**What to produce**
Within the material below, transcribe exactly the lines from the one holding "Write part 2 of" through the one holding "plug_rest + plug_h / 2];", keeping both ends and skipping the rest.
---------- Material for this exercise
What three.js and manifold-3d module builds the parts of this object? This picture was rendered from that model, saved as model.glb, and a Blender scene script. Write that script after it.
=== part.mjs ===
--------------------
---------- Material for this exercise
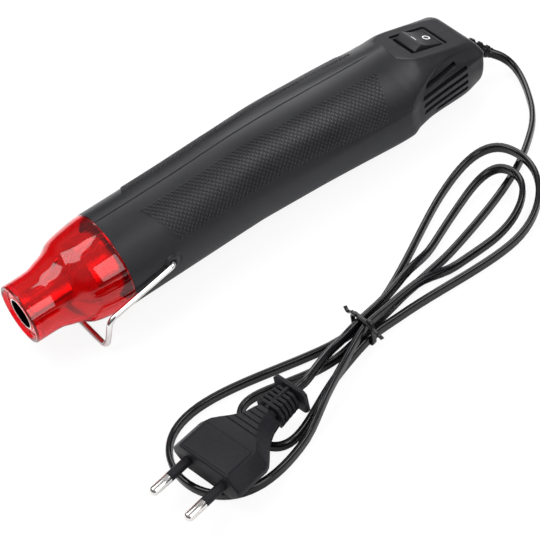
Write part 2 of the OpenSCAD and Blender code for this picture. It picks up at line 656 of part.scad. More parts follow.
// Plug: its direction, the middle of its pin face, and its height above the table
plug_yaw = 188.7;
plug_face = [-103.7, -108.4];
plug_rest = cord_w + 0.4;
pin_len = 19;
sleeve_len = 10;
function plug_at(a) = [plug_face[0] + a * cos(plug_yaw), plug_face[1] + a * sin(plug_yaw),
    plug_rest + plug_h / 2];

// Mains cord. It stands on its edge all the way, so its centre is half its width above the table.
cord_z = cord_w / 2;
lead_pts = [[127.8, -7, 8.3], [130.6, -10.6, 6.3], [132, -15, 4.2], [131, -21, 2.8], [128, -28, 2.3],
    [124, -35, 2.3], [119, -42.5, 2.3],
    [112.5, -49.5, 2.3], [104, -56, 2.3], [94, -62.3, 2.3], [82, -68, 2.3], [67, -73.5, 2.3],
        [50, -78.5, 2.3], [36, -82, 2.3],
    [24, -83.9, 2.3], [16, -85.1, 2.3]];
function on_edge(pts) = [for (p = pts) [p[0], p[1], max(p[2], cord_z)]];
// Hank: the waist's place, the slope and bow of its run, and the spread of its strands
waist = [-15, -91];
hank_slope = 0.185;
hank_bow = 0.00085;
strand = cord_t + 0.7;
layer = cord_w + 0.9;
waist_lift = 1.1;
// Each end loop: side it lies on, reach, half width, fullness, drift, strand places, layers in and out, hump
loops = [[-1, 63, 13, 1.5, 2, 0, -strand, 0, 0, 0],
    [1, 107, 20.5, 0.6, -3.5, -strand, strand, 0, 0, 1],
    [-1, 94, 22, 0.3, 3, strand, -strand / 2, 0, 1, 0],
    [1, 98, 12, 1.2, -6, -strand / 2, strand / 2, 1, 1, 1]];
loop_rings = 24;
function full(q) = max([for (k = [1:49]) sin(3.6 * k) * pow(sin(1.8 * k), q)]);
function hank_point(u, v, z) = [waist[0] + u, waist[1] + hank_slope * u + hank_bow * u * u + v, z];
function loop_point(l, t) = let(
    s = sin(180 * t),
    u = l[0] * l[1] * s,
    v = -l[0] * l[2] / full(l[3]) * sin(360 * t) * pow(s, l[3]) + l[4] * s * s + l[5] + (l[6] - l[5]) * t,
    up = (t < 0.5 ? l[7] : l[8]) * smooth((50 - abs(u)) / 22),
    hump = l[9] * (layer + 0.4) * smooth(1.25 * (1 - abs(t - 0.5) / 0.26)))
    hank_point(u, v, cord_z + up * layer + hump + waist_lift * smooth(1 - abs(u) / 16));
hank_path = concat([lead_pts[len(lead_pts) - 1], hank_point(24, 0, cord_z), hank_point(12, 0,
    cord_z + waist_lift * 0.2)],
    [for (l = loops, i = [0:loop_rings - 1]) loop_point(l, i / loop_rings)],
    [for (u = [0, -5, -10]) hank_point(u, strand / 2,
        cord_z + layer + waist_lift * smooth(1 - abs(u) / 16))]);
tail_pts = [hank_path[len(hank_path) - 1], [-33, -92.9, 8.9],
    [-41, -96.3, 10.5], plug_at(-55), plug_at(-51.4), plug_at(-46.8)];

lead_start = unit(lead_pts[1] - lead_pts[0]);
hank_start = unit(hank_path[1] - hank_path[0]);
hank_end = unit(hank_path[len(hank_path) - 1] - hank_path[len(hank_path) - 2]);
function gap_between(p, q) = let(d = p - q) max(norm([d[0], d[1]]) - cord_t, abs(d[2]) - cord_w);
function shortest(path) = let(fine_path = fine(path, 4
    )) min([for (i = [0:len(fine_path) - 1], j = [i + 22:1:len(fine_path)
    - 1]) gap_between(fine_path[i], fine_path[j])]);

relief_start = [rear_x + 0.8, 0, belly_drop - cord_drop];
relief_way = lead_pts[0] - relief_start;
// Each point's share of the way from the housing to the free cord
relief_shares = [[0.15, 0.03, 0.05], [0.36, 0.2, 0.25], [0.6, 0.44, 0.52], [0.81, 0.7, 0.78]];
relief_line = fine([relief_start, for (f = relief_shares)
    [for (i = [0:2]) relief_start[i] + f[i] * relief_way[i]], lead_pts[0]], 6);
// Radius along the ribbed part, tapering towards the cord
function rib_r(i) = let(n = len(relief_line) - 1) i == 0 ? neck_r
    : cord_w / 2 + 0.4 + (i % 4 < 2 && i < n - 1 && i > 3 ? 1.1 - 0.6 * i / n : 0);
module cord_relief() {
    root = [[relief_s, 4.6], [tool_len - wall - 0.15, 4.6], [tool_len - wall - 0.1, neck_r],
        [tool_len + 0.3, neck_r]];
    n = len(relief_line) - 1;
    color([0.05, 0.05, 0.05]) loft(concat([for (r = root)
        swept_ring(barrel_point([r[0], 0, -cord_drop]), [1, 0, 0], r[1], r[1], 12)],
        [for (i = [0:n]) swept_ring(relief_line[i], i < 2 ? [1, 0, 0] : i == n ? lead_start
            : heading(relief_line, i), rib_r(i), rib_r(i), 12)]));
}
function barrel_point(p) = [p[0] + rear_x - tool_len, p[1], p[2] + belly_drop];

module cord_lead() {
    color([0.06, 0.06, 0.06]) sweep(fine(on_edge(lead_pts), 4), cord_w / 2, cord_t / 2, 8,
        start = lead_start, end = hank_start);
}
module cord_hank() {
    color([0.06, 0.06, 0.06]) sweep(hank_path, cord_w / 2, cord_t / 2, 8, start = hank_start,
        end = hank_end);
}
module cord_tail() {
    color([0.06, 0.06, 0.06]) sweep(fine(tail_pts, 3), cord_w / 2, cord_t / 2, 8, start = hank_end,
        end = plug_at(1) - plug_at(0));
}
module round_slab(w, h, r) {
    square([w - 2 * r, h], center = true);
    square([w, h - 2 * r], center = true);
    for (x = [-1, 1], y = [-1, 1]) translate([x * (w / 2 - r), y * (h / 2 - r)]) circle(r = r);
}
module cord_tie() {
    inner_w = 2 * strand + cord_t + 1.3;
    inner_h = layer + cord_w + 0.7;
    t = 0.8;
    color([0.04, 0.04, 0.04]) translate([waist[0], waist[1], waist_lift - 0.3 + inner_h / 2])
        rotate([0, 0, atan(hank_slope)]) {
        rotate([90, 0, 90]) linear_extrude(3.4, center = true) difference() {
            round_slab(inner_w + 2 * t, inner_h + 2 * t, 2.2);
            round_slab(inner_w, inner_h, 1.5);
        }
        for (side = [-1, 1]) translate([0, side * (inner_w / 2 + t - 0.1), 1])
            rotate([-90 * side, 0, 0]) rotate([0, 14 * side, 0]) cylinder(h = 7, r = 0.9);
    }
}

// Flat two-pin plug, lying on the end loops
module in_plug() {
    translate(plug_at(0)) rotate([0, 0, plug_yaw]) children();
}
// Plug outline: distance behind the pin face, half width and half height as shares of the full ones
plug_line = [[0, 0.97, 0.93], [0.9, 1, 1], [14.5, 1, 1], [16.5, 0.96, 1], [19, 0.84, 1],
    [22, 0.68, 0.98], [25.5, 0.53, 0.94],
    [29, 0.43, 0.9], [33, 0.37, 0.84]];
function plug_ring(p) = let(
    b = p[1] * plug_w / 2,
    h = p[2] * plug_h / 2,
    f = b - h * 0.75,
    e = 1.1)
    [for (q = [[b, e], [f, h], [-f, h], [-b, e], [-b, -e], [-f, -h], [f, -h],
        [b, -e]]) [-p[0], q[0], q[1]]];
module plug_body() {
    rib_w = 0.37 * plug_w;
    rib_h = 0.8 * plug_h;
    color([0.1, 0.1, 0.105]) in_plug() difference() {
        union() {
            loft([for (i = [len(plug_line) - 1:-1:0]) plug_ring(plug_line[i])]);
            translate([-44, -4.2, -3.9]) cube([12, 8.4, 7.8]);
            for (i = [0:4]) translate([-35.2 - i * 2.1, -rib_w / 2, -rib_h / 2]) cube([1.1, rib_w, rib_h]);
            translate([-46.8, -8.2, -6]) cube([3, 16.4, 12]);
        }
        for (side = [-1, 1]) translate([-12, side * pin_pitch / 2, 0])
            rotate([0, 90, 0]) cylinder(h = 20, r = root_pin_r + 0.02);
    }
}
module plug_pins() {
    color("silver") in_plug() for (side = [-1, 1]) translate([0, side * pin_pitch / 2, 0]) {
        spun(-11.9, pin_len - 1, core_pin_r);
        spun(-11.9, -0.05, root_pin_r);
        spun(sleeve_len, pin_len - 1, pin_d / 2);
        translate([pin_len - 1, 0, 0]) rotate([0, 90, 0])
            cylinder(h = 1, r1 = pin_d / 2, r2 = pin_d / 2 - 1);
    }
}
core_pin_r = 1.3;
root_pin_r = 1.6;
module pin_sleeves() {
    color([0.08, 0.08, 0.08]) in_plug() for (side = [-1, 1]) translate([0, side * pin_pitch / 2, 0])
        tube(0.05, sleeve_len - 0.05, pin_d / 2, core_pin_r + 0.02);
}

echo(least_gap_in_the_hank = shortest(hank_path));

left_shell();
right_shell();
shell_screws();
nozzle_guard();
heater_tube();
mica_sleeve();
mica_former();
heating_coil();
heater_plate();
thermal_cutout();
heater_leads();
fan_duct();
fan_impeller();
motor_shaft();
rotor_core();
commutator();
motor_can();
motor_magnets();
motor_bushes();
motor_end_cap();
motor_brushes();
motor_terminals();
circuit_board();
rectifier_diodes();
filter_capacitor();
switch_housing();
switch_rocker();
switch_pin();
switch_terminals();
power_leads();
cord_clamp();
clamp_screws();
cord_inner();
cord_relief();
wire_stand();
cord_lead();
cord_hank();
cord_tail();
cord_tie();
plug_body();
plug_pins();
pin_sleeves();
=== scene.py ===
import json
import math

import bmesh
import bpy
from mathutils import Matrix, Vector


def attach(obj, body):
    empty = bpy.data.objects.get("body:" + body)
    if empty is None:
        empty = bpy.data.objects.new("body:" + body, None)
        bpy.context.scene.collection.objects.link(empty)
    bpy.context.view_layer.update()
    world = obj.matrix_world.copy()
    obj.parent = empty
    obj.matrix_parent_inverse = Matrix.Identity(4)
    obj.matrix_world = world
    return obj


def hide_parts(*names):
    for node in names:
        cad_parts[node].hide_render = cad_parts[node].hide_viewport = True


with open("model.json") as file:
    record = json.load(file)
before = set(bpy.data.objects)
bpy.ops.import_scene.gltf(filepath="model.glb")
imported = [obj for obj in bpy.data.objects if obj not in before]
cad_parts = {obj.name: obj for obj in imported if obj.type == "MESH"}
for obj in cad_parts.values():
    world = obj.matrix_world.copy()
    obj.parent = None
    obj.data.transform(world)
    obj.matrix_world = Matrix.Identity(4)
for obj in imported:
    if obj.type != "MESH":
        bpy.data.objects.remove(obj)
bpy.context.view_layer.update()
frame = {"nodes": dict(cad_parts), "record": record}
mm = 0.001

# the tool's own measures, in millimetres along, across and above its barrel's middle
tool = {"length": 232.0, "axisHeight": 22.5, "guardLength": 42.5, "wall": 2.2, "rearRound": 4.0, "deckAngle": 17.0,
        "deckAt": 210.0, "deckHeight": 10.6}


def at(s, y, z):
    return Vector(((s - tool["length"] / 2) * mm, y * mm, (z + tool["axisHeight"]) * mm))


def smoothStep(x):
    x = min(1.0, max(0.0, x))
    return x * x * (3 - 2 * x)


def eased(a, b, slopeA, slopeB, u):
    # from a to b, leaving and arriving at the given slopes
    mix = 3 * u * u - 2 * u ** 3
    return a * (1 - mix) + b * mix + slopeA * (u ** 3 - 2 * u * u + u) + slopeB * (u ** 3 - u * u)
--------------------
---------- Material for this exercise
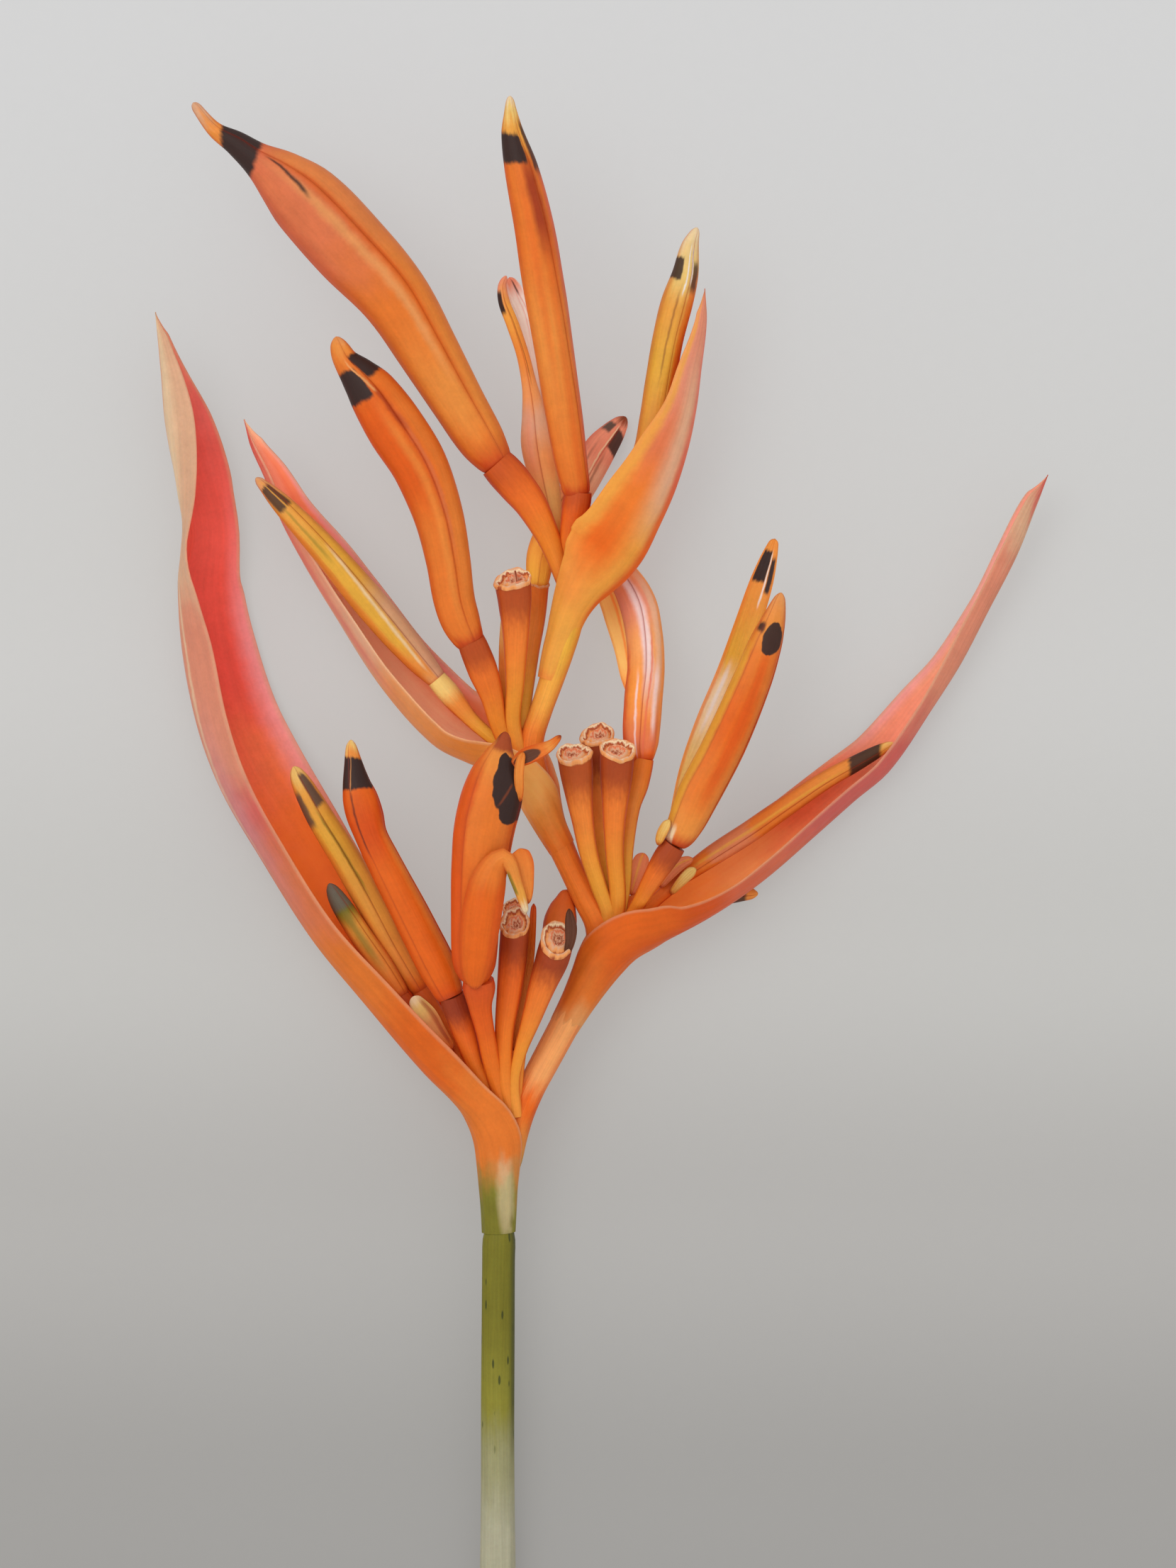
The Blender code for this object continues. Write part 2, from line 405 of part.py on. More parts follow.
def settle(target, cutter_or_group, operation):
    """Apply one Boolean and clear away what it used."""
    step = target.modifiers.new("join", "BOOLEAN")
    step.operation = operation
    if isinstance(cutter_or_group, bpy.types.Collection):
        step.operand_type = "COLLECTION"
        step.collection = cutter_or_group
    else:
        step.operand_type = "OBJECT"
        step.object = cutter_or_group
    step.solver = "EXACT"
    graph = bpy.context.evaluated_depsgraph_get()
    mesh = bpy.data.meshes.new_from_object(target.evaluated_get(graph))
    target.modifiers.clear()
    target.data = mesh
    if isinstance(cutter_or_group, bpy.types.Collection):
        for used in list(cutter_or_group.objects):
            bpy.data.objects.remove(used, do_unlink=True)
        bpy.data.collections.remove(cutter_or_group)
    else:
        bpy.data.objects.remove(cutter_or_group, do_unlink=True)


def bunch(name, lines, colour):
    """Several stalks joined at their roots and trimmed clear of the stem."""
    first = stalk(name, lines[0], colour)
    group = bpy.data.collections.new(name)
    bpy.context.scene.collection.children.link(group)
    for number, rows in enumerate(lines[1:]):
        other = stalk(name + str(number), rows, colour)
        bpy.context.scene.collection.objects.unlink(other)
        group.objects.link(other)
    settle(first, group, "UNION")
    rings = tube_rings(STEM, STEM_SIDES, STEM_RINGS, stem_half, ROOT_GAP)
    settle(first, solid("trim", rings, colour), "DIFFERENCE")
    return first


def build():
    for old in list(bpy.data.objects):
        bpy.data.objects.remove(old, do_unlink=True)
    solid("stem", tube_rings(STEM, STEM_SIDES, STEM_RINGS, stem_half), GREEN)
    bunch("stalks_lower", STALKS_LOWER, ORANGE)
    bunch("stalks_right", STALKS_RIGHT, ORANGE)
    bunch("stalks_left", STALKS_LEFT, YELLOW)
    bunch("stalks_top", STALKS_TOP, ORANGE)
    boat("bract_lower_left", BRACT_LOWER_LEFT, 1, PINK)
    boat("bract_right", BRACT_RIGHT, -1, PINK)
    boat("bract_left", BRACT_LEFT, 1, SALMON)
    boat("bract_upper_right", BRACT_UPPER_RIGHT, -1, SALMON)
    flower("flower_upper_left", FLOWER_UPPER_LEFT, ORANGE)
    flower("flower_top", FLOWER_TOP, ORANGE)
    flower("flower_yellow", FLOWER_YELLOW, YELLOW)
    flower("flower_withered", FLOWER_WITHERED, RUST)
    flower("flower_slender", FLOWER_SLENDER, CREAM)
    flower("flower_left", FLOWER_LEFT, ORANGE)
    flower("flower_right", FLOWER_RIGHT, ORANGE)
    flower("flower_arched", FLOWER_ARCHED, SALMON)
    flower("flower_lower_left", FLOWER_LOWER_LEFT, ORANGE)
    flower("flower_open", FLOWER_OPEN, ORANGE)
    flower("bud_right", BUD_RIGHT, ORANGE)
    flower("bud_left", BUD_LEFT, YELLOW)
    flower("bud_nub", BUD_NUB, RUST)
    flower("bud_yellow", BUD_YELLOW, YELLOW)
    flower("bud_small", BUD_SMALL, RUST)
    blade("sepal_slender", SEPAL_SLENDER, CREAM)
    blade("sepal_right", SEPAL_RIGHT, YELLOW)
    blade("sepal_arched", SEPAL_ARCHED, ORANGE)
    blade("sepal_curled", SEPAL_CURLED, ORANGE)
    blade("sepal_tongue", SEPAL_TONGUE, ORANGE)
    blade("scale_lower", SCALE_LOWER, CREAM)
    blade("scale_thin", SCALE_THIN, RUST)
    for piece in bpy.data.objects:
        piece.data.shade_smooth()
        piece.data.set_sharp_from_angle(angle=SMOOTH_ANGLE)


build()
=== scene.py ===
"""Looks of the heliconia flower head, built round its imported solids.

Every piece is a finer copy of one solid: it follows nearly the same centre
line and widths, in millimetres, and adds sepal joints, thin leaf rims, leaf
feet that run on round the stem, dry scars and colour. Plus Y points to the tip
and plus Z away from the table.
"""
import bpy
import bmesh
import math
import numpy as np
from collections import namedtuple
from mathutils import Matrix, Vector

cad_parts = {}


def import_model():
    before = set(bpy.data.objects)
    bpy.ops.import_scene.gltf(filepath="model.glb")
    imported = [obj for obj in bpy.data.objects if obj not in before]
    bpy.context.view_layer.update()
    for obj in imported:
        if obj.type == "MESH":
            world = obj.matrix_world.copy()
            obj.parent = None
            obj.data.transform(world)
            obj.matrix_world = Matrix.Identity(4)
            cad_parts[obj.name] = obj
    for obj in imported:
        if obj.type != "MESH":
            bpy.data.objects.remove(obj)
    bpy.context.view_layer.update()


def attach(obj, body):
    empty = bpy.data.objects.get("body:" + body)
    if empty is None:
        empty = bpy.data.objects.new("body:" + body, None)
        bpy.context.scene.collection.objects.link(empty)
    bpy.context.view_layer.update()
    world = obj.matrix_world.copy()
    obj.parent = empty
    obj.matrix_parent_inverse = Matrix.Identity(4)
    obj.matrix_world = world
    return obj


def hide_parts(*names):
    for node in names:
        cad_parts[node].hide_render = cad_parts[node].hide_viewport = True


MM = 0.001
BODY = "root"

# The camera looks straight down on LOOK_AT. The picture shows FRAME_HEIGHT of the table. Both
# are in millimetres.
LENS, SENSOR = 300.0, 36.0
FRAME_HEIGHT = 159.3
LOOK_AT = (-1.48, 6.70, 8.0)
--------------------
**Exercise response**
Write part 2 of the OpenSCAD and Blender code for this picture. It picks up at line 656 of part.scad. More parts follow.
// Plug: its direction, the middle of its pin face, and its height above the table
plug_yaw = 188.7;
plug_face = [-103.7, -108.4];
plug_rest = cord_w + 0.4;
pin_len = 19;
sleeve_len = 10;
function plug_at(a) = [plug_face[0] + a * cos(plug_yaw), plug_face[1] + a * sin(plug_yaw),
    plug_rest + plug_h / 2];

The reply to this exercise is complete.